Far-infrared edge modes in quantum dots

TL;DR

This paper explores the behavior of edge modes in quantum dots under magnetic fields using a microscopic approach, revealing classical dispersion laws modified by quantum and size effects.

Contribution

It introduces a variational microscopic method for analyzing edge modes in axially symmetric quantum dots, incorporating sum rules and quantum effects.

Findings

Classical hydrodynamic dispersion law for edge waves is valid with quantum corrections.

Sum rules for edge modes are derived within the local Current Density Functional Theory.

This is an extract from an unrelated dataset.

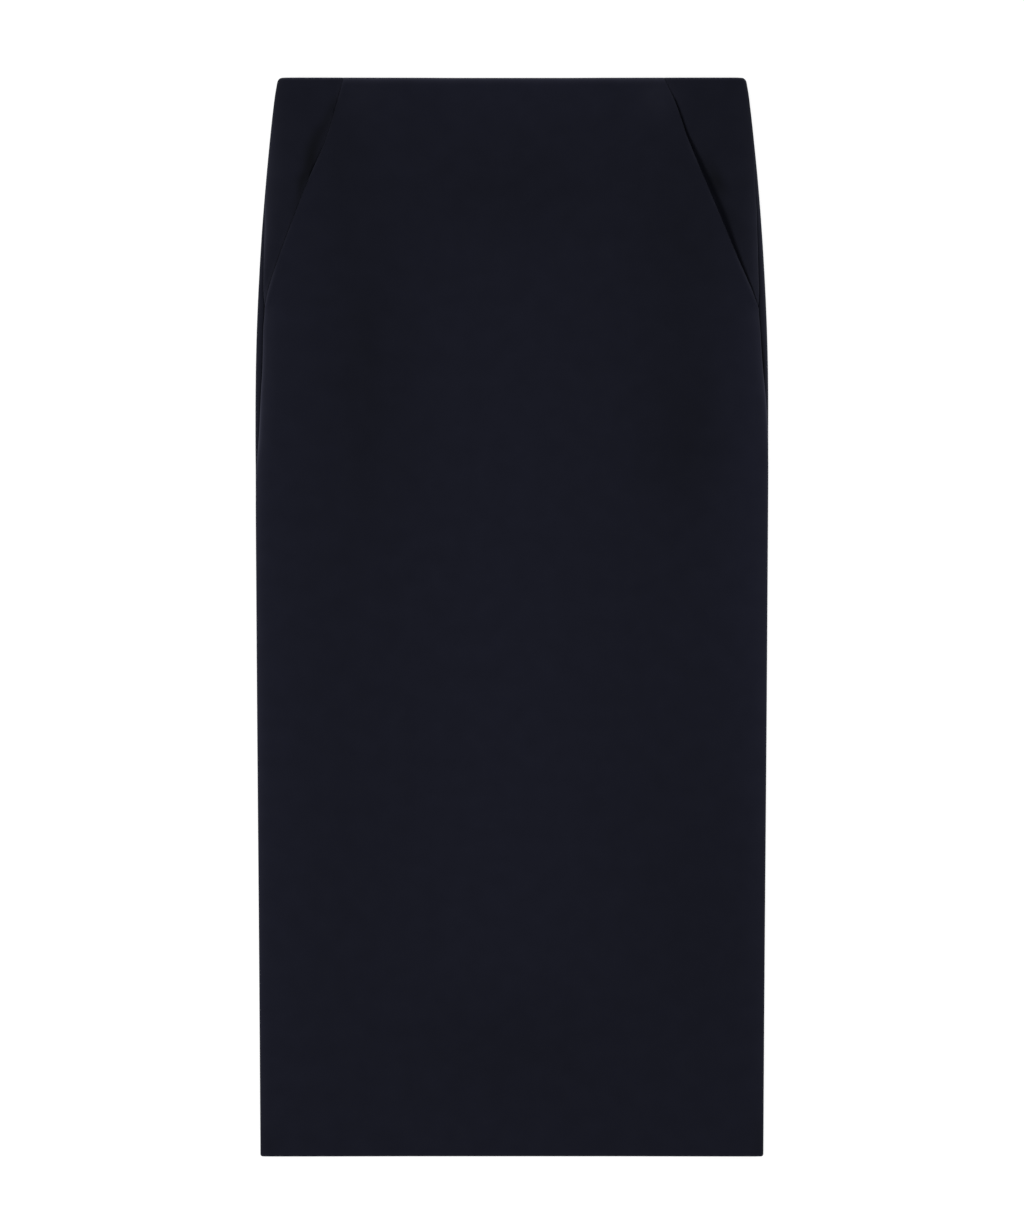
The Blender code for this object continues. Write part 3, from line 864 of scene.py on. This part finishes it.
def pocket_ways(side, depth):
    """The columns of a pocket back, where they lie, and how far it has left the side seam."""
    seam = seam_way(side, depth) + SEAM_GAP / 2
    round_off = corner_pull(np.maximum(BAG_DEPTH - depth, 0.0), BAG_CORNER)
    below_mouth = way_at(BAG_SIDE_INSET + round_off, depth)
    hidden = ease((depth - MOUTH_END) / POCKET_HIDE_RUN)
    edge = seam + hidden * (below_mouth - seam)
    end = way_at(half_width(depth) - BAG_EDGE[side] - round_off, depth)
    start = edge + EDGE_REACH
    past_mouth = np.maximum(mouth_way(side, depth) + PAST_MOUTH, start + SLOPE_RUN)
    past_mouth = np.minimum(past_mouth, start + SLOPE_SHARE * (end - start))
    part = np.arange(POCKET_SLOPE_STEPS + 1) / POCKET_SLOPE_STEPS
    slope_way = start * (1.0 - part) + past_mouth * part
    hidden_way = graded(past_mouth, end, POCKET_HIDDEN_STEPS, first_share=0.4)[:, 1:]
    return edge, np.concatenate((slope_way, hidden_way), axis=1), hidden


print("pocket back under the front, mm:", round((2 * CLOTH + POCKET_CLEARANCE) / MM, 2))

# %% [markdown]
# A pocket back is painted too: a painted highlight along the side seam, with a wide soft
# painted glow beside that line, and another along the mouth that rests on it. Its tone also
# carries the painted shade of the hollow.

# %% The pocket backs
# painted highlights: how strong the glow beside each side seam is
POCKET_GLOW = table(
    "depth left right",
    (0.010, 0.01, 0.05),
    (0.025, 0.05, 0.07),
    (0.045, 0.13, 0.09),
    (0.090, 0.15, 0.14),
    (0.115, 0.12, 0.19),
    (0.150, 0.05, 0.21),
    (0.190, 0.06, 0.15),
)
POCKET_GLOW_WIDTH = {"left": 8 * MM, "right": 5 * MM}
SEAM_SHINE_WIDTH = {"left": 1.8 * MM, "right": 1.2 * MM}
POCKET_TONE = {"left": 0.72, "right": 0.69}
MOUTH_SHARE = {"left": 1.1, "right": 0.5}        # of the mouth edge's shine, beside it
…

Quantum and finite size effects modify the classical dispersion relation.

Abstract

We have investigated edge modes of different multipolarity sustained by quantum dots submitted to external magnetic fields. We present a microscopic description based on a variational solution of the equation of motion for any axially symmetric confining potential and multipole mode. Numerical results for dots with different number of electrons whose ground-state is described within a local Current Density Functional Theory are discussed. Two sum rules, which are exact within this theory, are derived. In the limit of a large neutral dot at B=0, we have shown that the classical hydrodynamic dispersion law for edge waves \omega(q) \sim \sqrt{q \ln (q_0/q)} holds when quantum and finite size effects are taken into account.